Liposomal alpha-galactosylceramide plus insulin effects on type 1 diabetes in non-obese diabetic mice Hung, Jason Ken-Shun


Type 1 diabetes (T1D) is a currently incurable autoimmune disease that affects roughly 35 million individuals worldwide and is caused by impaired glucose homeostasis due to the destruction of insulin-secreting β cells through a breakdown in immunological tolerance to β cell antigens. Several components involved in regulating and suppressing T cell activation by self-antigens are believed to be involved, including regulatory T cells (Tregs), dendritic cells (DC) and natural killer T (NKT) cells. To determine whether regulatory function of these cells can be restored in a model of T1D, we have assessed the preventive potential of a novel liposome that incorporates both the NKT agonist alpha-galactosylceramide (αGalCer) and insulin, a key early antigen involved in the disease pathogenesis. We hypothesized that stepwise activation of the DC, Treg and NKT pathways using this novel agent would prevent diabetes in NOD mice. Liposomal therapy or control agents were administered to NOD mice through different routes from week 4 to week 9 and mice were followed for hyperglycemia. We show that liposomal therapy prevents T1D in non-obese diabetic (NOD) mice compared to untreated mice and that the route of injection was paramount for efficacy.

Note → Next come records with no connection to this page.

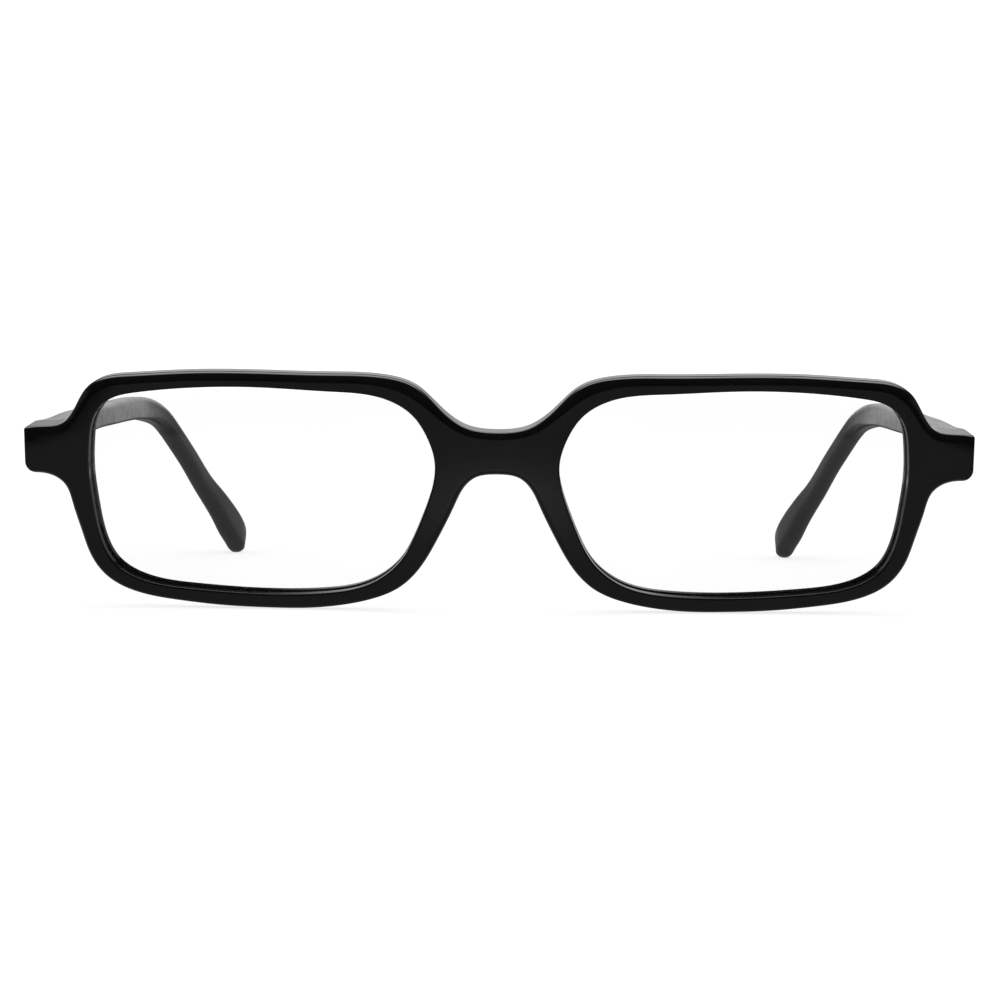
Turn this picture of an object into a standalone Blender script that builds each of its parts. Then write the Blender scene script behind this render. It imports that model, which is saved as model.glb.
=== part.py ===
"""Eyeglasses frame, acetate, full rim, 52-18-145 class.

World frame: metres, +Z up, the spectacles stand on their rim bottoms and
temple tips on Z = 0, the front faces -Y, the temples run back along +Y, and
X = 0 is the mirror plane.  The wearer's right side is at -X.

Front sketch coordinates (millimetres) used for everything on the front:
  x  sideways along the front, 0 at the bridge centre
  h  height up the leaning front, 0 at the rim bottoms
  n  depth behind the front face, towards the wearer
The sketch is wrapped on a cylinder (face-form curve) and then leaned forward.
"""
import bpy
import bmesh
import math
import numpy as np
from mathutils import Vector, Matrix
from mathutils.geometry import delaunay_2d_cdt

MM = 0.001

# ---------------------------------------------------------------- dimensions
FACE_RADIUS = 550.0      # face-form curve of the front, mm
LEAN_DEG = 11.0          # the top of the front leans forward
FRONT_T = 4.0            # sheet thickness of the front
BUTT_N = 9.6             # depth of the flat butt plane behind the end pieces
BUTT_FROM = 64.15        # the end-piece build-up starts here (x)
BUTT_RAMP = 0.35         # width of the step up to the build-up
EDGE_FRONT = 0.35        # bevel on the front edges
EDGE_REAR = 0.5          # rounding on the rear edges
GROOVE_DEPTH = 0.75      # lens groove, V section
GROOVE_FRONT = 1.3
GROOVE_APEX = 2.0
GROOVE_REAR = 2.7
STAND_Y = -64.17         # puts the middle of the whole bounding box on Y = 0

# outline of one half of the front, from the bridge top outwards (x, h)
BRIDGE_TOP = (0.0, 27.1)
UPPER = [BRIDGE_TOP,
         (4.3, 27.67),    # bridge flare
         (8.4, 30.45),
         (12.0, 33.7),    # inner brow corner
         (16.6, 35.12),
         (25.0, 35.42),
         (35.0, 35.5),    # rim top
         (46.0, 35.3),
         (54.5, 34.66),
         (59.2, 33.75),   # outer brow corner
         (61.15, 32.3),
         (62.3, 30.3),
         (63.3, 28.5),    # fillet into the end piece
         (64.5, 27.25),
         (66.4, 26.7),
         (69.3, 26.5)]
END_X = 70.45            # end-piece tip
END_TOP_R = 0.45
END_BOTTOM_R = 1.7
END_BOTTOM_H = 19.55
LOWER = [(68.6, 19.55),
         (66.3, 19.2),
         (64.45, 17.9),
         (63.35, 15.0),   # temporal side
         (62.1, 10.85),
         (60.72, 7.0),
         (58.35, 4.0),    # lower outer corner
         (54.05, 1.85),
         (47.5, 0.72),
         (41.5, 0.2),
         (34.0, 0.0),     # rim bottom, the frame stands here
         (28.0, 0.1),
         (23.0, 0.65),
         (18.25, 1.75),
         (14.5, 3.45),    # lower inner corner
         (11.45, 6.4),
         (8.75, 10.95),   # nose flank
         (6.22, 16.17),
         (4.95, 18.7),
         (3.27, 20.3),    # bridge arch
         (0.0, 20.85)]

# one lens opening at the front face, starting at its nasal extreme (x, h)
OPENING = [(9.15, 22.5),
           (10.2, 26.2),
           (12.5, 29.7),
           (16.6, 32.05),
           (24.5, 32.98),
           (35.0, 33.4),
           (46.5, 33.0),
           (53.2, 32.2),
           (57.6, 30.8),
           (59.7, 28.2),
           (60.45, 24.5),
           (60.6, 20.0),
           (60.1, 15.3),
           (59.15, 10.3),
           (57.2, 6.4),
           (53.2, 3.95),
           (46.0, 2.75),
           (35.0, 2.25),
           (25.5, 2.6),
           (18.6, 4.2),
           (14.3, 7.6),
           (11.8, 12.3),
           (9.95, 17.3)]

# demo lens
LENS_T = 1.3             # thickness
LENS_BULGE = 1.6         # height of the dome over its edge
LENS_EDGE_FLAT = 0.2     # half width of the crest of the edge bevel
LENS_BEVEL = 0.55        # the bevelled edge reaches this far into the groove

# nose pads, acetate blocks bonded behind the nasal rims
PAD_H = (6.2, 19.2)      # lower and upper end (h)
PAD_RISE = 3.6           # how far they stand behind the rim
PAD_WIDTH = 3.3          # width at the foot

# hinge, five barrels, axis parallel to the leaning front
HINGE_X = 61.8           # axis position sideways
HINGE_N = 9.6            # axis position in depth, in the butt plane
HINGE_H = 22.8          # middle of the hinge
BARREL_R = 1.15
BORE_R = 0.62
BARREL_L = 0.98
BARREL_GAP = 0.06
LEAF_T = 0.95
LEAF_CLEAR = 0.10        # front leaf sits this far below the butt plane
BUTT_GAP = 0.15          # open joint line between end piece and temple
FRONT_LEAF_END = 68.1    # outer end of the front leaf (x)
TEMPLE_LEAF_END = 17.0   # rear end of the temple leaf (n)
POCKET_FIT = 0.06        # clearance around the leaves in their pockets
FOOT_DEPTH = 1.1         # anchor foot under each leaf
SCREW_R = 0.55
SCREW_HEAD_R = 0.95
SCREW_HEAD_L = 0.45
SLOT_W = 0.3
SLOT_D = 0.25

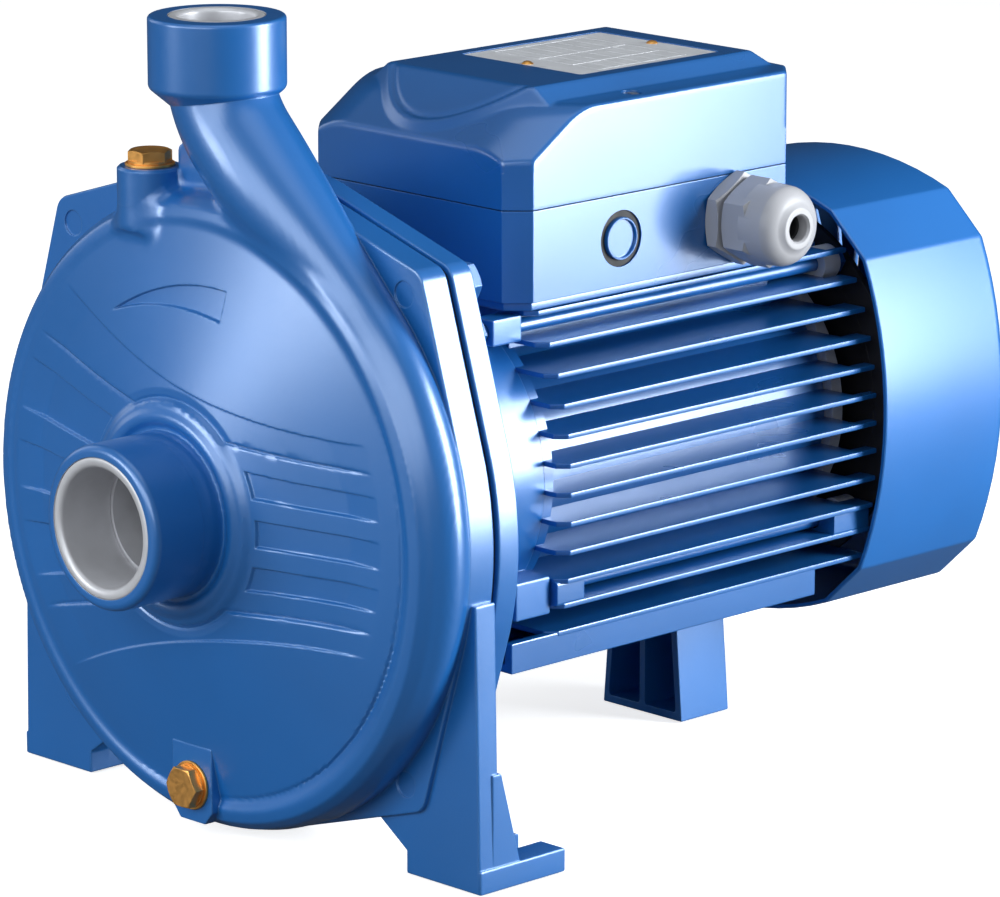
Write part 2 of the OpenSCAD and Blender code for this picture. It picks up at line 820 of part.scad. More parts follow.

Intravenous injections provided no protection, intraperitoneal injections only delayed T1D, while subcutaneous injections fully protected mice from disease. Interestingly, there was no difference in insulitis scores between treatment groups despite disease outcome. We also show that αGalCer presentation occurs in macrophages and dendritic cells present in the parametrial fat at 24 hours and 72 hours. We conclude that subcutaneous liposomal therapy using αGalCer and insulin can prevent the development of T1D in NOD mice. We propose that the liposome composition as well as the route of injection alters the pharmokinetics and pharmodynamics of the therapy, possibly by increasing drug stability or by creating drug reservoirs in key organs.